Sur le petit plateau du Lanterneau, Mehdi, alias Kolizion, devient le porteur du récit de sa vie. Petit dernier d’une fratrie de sept frères, il apparaît comme un accidenté de l’existence, constamment au bord d’un gouffre qui, sans jamais l’engloutir, ne cesse de l’influencer. Issu d’un milieu très populaire, il suit, dès sa plus tendre enfance, une voie personnelle, mais violemment escarpée : à l’âge de six mois, il est envoyé deux semaines en réanimation par son grand frère Farid qui, excédé par ses pleurs, l’éjecte de son berceau ; à cinq ans, son envie de découvrir le monde alentour le conduit, à son corps défendant, à faire sa première « fugue » ; à neuf ans, alors qu’il s’ennuie ferme, il décide de mettre le feu à une fourmilière, avant de se transformer lui-même en torche vivante et de revenir, pour de très longs mois, à l’hôpital. Pour le jeune homme, ces embardées constituent autant de faits marquants qui forgent sa personnalité et, loin de le compromettre, posent les fondations de son avenir. Contrairement à ses frères, Mehdi se révèle un élève brillant à l’école. De ses premiers pas au collège jusqu’à son arrivée en prépa scientifique, en passant par le lycée où il approfondit son compagnonnage avec ces figures littéraires qu’un infirmier avait placées sur son chemin, il trace sa route qui, peu à peu, l’extrait de son milieu d’origine et fait de lui un homme à qui, socialement, tout réussit, mais en qui sommeille une part beaucoup plus sombre.
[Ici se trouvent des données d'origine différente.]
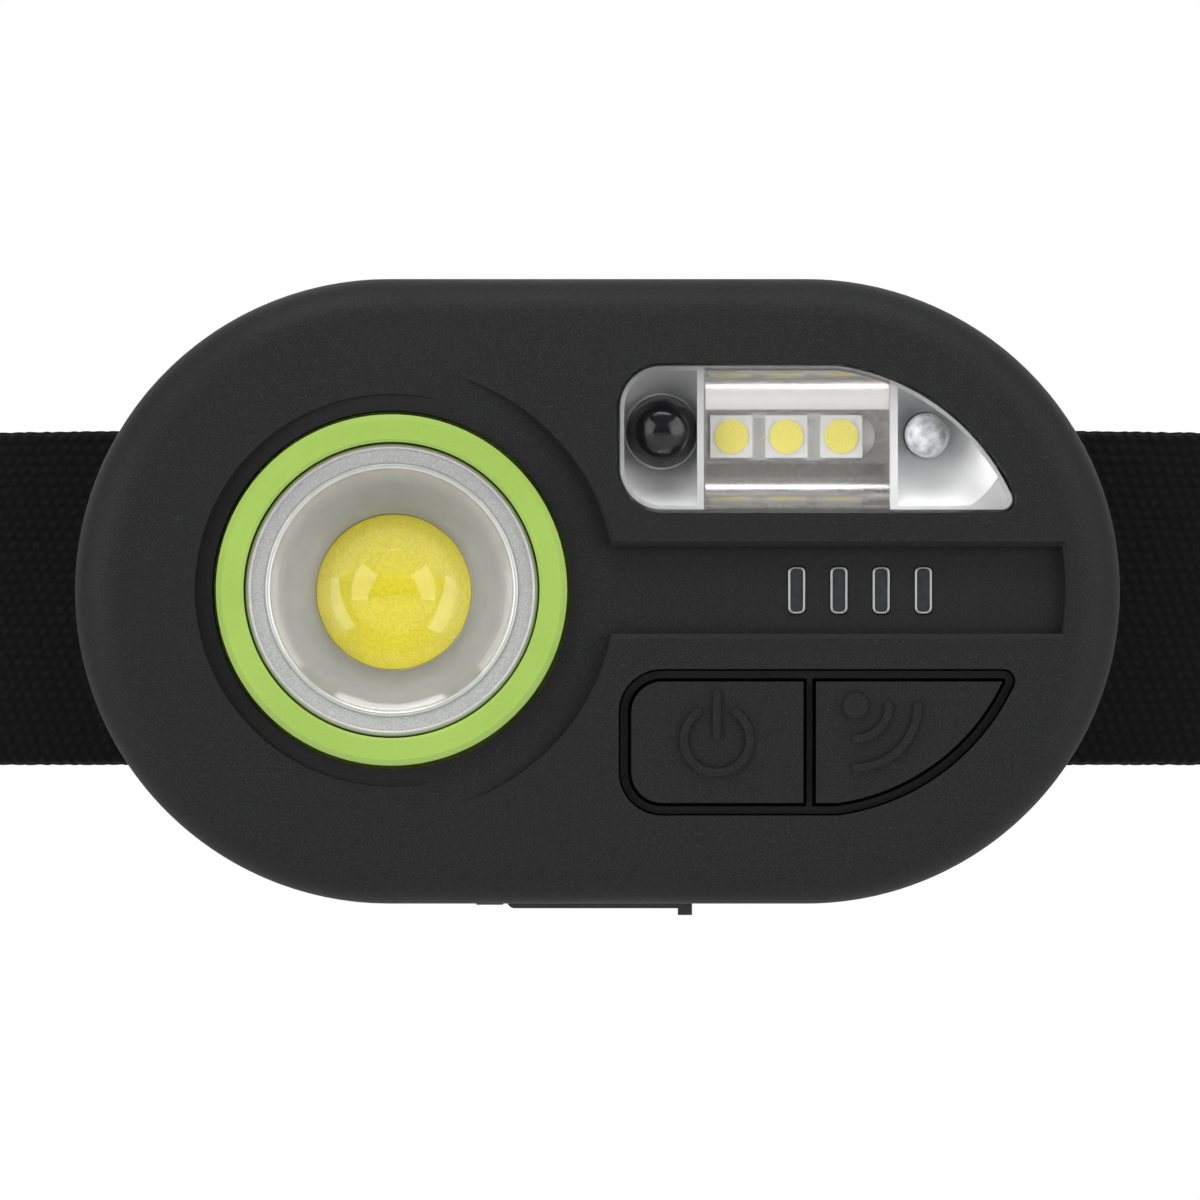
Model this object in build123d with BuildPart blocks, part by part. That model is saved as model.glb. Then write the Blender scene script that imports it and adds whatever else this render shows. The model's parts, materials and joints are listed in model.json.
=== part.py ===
from build123d import *
from math import cos, radians, sin

# Headlamp: a two-shell lamp with a spot and a flood light, on a tilting bracket and an elastic headband.
# The origin is the centre of the forehead pad's skin face. The lamp looks along -Y, +X is its viewer's
# right and +Z is up. Heights named *_H are measured forward from the skin face, so height h is y = -h.

# ---- Driving dimensions, millimetres ----

# Lamp body: a stadium outline with a gently crowned front
BODY_WIDTH = 74.4
BODY_HEIGHT = 44.6
REAR_H = 9.0
PARTING_H = 23.6
FRONT_H = 32.0
WALL = 1.8
FRONT_INNER_H = 29.0
FRONT_EDGE_RADIUS = 3.2
REAR_EDGE_RADIUS = 5.0
CROWN_RADIUS = 120.0

# Relief of the front face
COLLAR_MARGIN = 1.5
COLLAR_DEPTH = 0.95
DISH_MARGIN = 1.95
VALLEY_DEPTH = 1.5
VALLEY_HALF_HEIGHT = 3.1
VALLEY_CORNER_RADIUS = 4.2
VALLEY_END_MARGIN = 4.0
DISH_FALL_LENGTH = 12.0
VALLEY_LIP = 0.4

# Spot light
LENS_X = -14.6
BEZEL_OUTER_RADIUS = 12.45
BEZEL_WIDTH = 1.95
BEZEL_FLANGE = 1.15
BEZEL_PROUD = 0.35
BEZEL_CHAMFER = 0.4
BEZEL_GAP = 0.3
FLANGE_THICKNESS = 0.9
REFLECTOR_GAP = 0.1
REFLECTOR_FLANGE = 1.8
REFLECTOR_FLANGE_H = 31.2
REFLECTOR_RIM = 0.22
REFLECTOR_STEP = 0.3
REFLECTOR_BASE_H = 23.45
LENS_RADIUS = 5.6
LENS_SEAT_H = 24.1
LENS_EDGE = 0.8
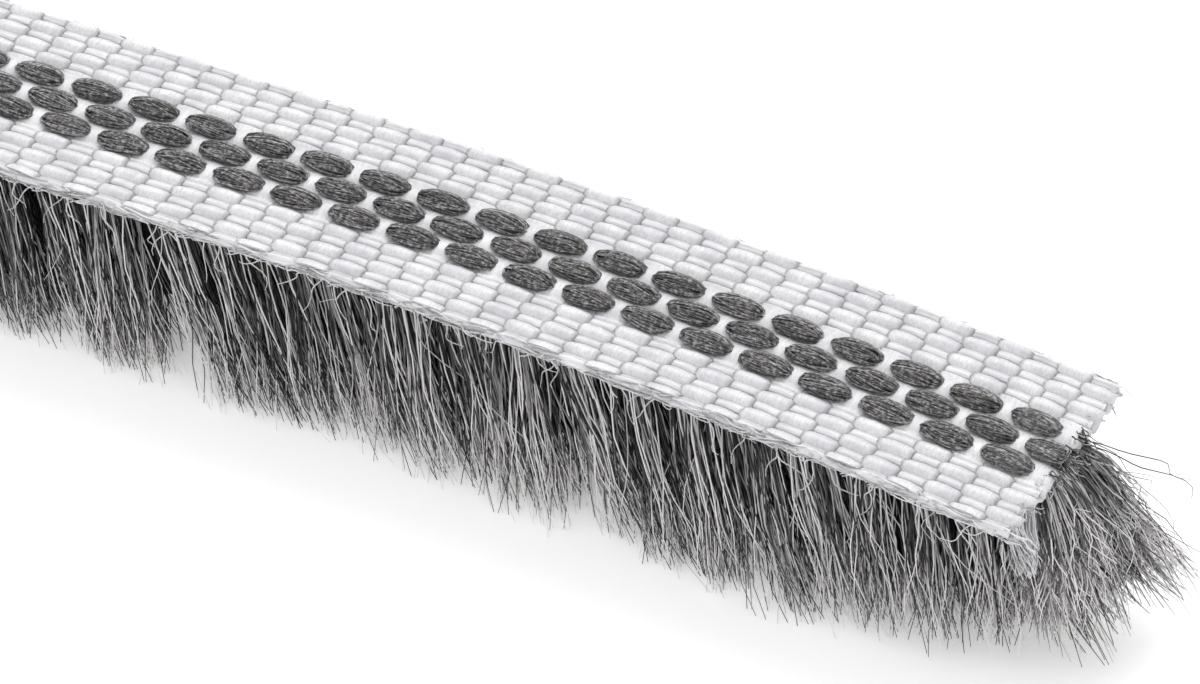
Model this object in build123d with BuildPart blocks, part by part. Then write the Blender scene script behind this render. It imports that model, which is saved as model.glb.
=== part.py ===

Ce récit aux allures de parcours initiatique, Radouan Leflahi en porte seul, et avec brio, la responsabilité. Découvert chez David Bobée où, après ses débuts dans Roméo et Juliette et Lucrèce Borgia, il a occupé le devant de la scène dans Peer Gynt et Dom Juan, le comédien fait montre de tout son talent. D’une aisance qui n’a d’égale que l’intensité de sa présence, il donne, sans jamais ciller, corps et relief au personnage de Mehdi. De ce jeune homme en clair-obscur, il épouse les pleins et les déliés, suit les variations et les tourments intimes, en veillant à ne pas tordre cette colonne vertébrale qui le fait tenir droit et debout et à conserver un cap et une cohérence dramaturgique. Sous la direction précise de Nasser Djemaï, il se montre capable d’activer les différents éléments de la scénographie terrienne et féérique conçue par Emmanuel Clolus, d’ouvrir les portes d’une fête foraine, de s’adonner à un drôle de face-à-face avec un George Clooney sur papier glacé, ou de ménager une place à part à ces bougies, comme autant de membres de sa si chère famille, à qui il réserve ses premier et dernier gestes.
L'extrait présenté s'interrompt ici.